Raw data |
****************************************
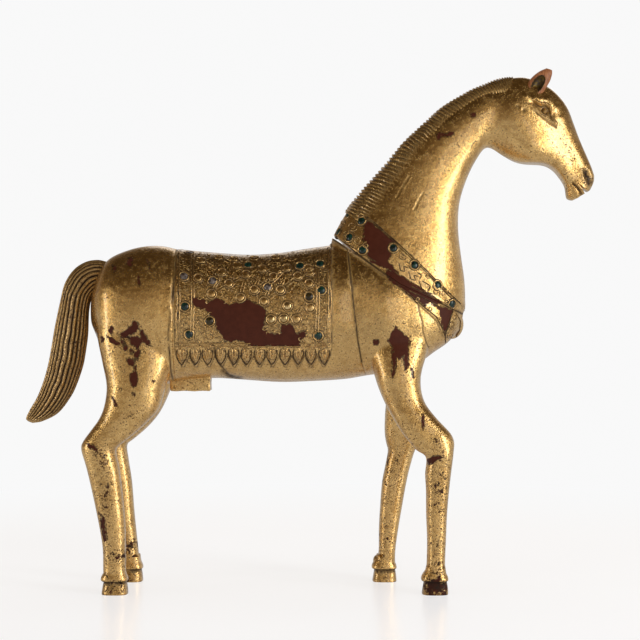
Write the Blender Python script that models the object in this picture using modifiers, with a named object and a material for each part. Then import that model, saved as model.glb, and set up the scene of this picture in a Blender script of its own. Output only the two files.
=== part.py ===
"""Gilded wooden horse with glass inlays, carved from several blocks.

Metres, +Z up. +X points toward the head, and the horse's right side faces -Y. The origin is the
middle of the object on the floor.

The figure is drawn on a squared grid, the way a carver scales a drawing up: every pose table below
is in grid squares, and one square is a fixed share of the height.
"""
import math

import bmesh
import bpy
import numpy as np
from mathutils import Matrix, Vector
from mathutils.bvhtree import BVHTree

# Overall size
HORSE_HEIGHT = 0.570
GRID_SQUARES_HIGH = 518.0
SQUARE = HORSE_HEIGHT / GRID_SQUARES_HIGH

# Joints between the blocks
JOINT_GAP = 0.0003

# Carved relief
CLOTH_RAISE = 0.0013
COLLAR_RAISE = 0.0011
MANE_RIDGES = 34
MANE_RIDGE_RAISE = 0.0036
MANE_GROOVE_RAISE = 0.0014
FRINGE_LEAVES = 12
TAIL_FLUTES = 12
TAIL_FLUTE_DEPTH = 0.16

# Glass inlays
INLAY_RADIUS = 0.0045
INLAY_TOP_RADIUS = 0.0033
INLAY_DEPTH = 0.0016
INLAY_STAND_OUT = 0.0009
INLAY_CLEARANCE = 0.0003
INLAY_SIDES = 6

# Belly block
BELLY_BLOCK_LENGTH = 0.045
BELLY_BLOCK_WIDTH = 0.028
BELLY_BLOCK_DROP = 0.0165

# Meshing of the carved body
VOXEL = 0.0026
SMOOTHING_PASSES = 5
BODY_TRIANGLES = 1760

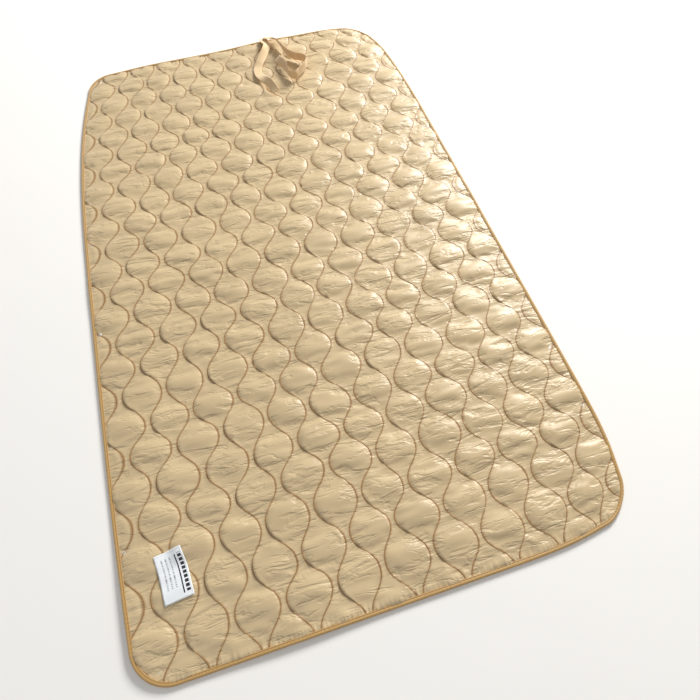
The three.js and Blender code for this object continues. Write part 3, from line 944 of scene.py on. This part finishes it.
****************************************
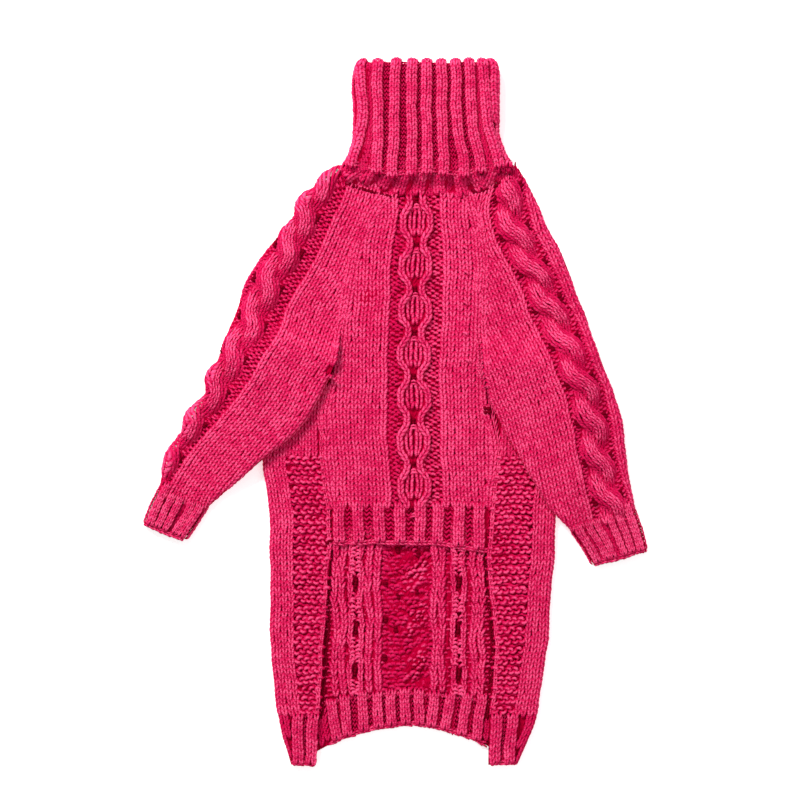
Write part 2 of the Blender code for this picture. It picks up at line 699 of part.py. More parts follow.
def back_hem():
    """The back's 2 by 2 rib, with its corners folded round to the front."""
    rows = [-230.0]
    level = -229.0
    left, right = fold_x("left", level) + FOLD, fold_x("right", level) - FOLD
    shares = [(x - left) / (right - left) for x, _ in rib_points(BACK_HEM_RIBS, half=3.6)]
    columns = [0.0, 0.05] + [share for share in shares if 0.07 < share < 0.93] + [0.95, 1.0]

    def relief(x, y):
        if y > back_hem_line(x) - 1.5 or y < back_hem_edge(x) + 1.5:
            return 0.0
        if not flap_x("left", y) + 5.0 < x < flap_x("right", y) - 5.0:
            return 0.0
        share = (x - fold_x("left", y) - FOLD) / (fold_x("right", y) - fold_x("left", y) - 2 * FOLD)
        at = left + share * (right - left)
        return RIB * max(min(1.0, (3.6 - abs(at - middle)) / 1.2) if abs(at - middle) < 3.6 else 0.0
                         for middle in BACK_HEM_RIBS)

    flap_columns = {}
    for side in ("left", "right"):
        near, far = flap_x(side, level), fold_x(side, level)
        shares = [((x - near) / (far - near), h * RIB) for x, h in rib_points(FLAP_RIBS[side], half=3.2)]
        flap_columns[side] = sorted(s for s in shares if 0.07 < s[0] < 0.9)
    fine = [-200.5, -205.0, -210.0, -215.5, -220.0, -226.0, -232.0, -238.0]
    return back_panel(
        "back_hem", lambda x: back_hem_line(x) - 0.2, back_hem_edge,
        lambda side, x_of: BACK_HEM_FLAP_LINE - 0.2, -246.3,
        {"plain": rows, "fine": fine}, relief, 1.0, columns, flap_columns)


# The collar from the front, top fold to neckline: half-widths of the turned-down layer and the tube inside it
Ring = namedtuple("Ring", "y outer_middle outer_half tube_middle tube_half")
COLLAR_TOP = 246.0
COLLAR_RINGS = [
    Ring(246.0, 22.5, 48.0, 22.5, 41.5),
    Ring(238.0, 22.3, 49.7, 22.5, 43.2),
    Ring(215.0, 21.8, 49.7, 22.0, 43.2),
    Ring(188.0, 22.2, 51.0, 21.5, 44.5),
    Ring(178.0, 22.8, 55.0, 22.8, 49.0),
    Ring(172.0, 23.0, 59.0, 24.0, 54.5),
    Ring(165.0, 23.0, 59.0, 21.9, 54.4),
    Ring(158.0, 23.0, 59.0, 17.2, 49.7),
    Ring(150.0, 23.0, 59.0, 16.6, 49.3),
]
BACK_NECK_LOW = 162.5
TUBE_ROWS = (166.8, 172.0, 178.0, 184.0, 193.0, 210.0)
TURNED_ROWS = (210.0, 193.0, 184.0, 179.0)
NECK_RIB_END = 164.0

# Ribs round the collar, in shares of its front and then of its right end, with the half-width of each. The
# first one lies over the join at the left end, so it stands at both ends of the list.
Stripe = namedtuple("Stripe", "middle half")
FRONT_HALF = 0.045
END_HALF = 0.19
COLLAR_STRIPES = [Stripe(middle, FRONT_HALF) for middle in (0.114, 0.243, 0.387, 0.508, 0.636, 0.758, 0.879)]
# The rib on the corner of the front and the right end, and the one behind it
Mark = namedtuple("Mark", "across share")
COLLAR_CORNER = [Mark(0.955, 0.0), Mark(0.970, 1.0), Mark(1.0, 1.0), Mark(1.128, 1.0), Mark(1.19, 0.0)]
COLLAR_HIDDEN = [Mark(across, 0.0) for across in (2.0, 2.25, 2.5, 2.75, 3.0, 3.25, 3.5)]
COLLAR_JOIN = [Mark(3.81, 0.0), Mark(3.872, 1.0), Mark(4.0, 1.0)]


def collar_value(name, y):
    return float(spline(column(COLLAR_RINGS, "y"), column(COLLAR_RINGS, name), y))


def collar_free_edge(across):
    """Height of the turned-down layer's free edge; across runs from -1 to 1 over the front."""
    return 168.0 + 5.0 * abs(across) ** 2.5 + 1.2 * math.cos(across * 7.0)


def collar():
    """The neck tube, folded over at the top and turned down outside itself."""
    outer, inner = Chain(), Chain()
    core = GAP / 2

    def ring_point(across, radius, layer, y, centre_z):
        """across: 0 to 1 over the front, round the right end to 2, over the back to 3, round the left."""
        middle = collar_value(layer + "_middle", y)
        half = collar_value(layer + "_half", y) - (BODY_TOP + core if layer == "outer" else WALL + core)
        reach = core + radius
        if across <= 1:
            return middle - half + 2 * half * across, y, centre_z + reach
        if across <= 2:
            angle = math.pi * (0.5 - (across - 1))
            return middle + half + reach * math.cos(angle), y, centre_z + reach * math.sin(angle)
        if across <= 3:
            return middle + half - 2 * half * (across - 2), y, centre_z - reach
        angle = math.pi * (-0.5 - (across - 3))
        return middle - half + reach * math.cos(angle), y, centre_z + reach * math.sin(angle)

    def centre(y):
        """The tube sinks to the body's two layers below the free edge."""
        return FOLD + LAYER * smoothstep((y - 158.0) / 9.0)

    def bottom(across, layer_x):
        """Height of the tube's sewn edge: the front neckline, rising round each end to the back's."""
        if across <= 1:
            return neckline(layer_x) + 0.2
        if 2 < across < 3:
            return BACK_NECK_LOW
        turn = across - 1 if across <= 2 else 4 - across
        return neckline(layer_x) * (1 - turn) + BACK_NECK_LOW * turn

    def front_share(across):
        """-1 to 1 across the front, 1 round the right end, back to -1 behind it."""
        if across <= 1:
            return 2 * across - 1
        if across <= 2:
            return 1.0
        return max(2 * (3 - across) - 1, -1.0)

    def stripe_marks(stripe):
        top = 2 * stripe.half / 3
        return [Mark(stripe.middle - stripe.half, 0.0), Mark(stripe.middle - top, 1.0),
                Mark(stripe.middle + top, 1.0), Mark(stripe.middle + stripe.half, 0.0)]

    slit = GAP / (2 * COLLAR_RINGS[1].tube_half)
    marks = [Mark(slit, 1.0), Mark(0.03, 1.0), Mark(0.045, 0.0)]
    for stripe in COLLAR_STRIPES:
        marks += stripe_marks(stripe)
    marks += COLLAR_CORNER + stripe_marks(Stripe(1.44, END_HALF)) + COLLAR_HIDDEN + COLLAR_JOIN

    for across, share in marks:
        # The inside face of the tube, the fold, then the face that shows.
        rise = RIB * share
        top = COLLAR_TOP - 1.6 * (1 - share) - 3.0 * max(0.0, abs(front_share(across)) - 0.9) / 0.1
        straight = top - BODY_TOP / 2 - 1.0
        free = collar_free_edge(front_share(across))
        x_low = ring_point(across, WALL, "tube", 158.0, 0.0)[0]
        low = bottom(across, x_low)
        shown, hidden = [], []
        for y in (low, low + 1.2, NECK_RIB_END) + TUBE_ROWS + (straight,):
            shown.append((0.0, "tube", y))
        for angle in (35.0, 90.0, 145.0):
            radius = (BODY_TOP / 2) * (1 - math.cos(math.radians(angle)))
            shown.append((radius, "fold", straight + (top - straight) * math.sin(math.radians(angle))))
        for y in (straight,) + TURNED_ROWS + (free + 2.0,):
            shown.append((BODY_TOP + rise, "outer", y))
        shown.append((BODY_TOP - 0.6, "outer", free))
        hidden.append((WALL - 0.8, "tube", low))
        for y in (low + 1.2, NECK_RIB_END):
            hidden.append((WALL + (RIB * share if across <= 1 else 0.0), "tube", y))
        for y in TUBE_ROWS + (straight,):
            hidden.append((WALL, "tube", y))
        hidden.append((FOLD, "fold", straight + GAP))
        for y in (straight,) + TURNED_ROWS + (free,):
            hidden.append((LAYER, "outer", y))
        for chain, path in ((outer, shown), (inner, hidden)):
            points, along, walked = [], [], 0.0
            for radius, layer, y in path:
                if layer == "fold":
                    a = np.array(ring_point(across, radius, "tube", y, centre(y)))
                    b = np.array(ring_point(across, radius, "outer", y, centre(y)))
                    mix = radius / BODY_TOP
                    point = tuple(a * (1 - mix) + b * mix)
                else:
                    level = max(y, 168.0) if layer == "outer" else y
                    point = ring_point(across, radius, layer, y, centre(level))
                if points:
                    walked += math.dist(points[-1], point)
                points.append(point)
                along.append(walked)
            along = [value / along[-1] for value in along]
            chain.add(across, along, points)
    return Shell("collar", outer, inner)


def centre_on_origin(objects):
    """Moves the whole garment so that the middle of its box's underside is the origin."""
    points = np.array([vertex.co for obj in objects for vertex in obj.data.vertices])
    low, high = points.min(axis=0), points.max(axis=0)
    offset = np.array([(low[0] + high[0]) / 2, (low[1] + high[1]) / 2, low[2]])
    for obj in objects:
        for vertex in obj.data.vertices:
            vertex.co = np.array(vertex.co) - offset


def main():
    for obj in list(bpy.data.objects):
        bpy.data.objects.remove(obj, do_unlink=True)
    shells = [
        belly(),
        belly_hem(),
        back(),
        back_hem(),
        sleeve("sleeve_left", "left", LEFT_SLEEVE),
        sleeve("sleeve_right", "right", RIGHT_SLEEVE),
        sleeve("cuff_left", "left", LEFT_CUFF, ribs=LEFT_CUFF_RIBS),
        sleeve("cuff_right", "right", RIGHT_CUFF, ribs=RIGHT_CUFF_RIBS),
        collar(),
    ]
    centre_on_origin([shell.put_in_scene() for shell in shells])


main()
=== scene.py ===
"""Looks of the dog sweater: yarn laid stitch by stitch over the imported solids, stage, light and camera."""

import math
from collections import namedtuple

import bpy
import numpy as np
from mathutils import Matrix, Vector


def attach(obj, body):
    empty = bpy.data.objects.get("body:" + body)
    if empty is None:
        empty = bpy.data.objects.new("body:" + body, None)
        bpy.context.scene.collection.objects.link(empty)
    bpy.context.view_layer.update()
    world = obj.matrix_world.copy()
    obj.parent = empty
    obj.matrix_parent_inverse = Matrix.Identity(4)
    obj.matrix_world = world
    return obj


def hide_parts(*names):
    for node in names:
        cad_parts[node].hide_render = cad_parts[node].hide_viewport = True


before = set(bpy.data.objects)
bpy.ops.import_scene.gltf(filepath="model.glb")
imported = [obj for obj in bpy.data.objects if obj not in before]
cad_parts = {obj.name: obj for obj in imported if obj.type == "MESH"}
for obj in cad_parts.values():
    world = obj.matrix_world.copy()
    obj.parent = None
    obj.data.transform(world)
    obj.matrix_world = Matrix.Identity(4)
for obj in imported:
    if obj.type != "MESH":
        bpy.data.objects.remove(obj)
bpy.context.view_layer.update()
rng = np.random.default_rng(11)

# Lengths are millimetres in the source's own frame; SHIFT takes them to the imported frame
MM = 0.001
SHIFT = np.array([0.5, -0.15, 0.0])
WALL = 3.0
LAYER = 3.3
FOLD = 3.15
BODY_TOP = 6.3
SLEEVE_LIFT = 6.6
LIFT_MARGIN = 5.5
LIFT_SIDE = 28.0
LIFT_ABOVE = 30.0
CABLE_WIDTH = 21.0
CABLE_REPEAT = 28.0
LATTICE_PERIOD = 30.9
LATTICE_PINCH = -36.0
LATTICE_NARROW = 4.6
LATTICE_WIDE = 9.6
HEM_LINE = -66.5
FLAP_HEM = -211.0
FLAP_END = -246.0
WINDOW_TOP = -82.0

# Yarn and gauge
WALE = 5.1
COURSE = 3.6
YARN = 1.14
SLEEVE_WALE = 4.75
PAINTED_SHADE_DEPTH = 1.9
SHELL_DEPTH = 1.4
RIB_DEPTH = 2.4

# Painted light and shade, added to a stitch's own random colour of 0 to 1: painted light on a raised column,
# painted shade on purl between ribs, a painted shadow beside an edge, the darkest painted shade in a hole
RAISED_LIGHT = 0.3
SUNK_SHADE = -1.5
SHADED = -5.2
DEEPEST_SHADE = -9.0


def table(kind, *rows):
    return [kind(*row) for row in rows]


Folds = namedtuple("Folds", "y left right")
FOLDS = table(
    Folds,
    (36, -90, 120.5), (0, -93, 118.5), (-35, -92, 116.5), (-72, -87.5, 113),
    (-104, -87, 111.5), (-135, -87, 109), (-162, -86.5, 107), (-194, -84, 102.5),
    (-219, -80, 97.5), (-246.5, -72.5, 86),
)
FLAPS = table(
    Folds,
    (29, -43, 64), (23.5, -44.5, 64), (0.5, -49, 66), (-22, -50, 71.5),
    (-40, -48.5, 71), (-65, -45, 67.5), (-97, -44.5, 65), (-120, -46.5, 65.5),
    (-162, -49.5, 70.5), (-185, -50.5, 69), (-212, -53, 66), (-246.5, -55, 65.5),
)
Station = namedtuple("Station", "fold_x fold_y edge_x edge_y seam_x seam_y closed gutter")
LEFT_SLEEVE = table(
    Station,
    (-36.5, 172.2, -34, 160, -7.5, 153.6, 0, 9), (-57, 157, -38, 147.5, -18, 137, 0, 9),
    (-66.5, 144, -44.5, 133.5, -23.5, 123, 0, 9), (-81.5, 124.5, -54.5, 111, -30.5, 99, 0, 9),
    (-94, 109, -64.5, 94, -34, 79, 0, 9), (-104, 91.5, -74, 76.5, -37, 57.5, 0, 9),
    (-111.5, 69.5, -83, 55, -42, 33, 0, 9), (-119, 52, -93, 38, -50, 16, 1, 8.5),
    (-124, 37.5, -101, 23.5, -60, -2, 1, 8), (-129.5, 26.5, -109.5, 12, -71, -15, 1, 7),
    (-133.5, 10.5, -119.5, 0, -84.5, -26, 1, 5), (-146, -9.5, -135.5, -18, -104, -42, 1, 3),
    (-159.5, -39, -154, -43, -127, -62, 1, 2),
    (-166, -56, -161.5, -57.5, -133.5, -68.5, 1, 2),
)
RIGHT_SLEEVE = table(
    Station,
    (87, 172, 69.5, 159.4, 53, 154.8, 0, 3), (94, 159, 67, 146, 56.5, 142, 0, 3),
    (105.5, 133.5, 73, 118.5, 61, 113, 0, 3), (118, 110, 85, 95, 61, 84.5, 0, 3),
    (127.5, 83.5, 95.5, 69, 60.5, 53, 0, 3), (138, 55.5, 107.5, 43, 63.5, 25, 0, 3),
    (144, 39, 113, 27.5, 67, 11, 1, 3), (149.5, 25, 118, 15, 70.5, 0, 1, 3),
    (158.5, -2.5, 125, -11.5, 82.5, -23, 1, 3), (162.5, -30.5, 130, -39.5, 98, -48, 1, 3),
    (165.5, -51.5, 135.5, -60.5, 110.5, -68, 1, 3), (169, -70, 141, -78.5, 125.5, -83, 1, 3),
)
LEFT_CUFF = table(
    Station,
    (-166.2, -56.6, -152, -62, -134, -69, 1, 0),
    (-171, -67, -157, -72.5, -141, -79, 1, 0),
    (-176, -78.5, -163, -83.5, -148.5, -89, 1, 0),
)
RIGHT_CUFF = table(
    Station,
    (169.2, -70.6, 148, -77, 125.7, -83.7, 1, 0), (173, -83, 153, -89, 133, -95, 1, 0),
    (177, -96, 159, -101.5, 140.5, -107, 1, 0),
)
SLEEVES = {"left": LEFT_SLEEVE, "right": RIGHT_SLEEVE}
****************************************
What to produce |
Locate the word "model" in the records and collect each line it appears in.

Correct answer |
Write the Blender Python script that models the object in this picture using modifiers, with a named object and a material for each part. Then import that model, saved as model.glb, and set up the scene of this picture in a Blender script of its own. Output only the two files.
bpy.ops.import_scene.gltf(filepath="model.glb")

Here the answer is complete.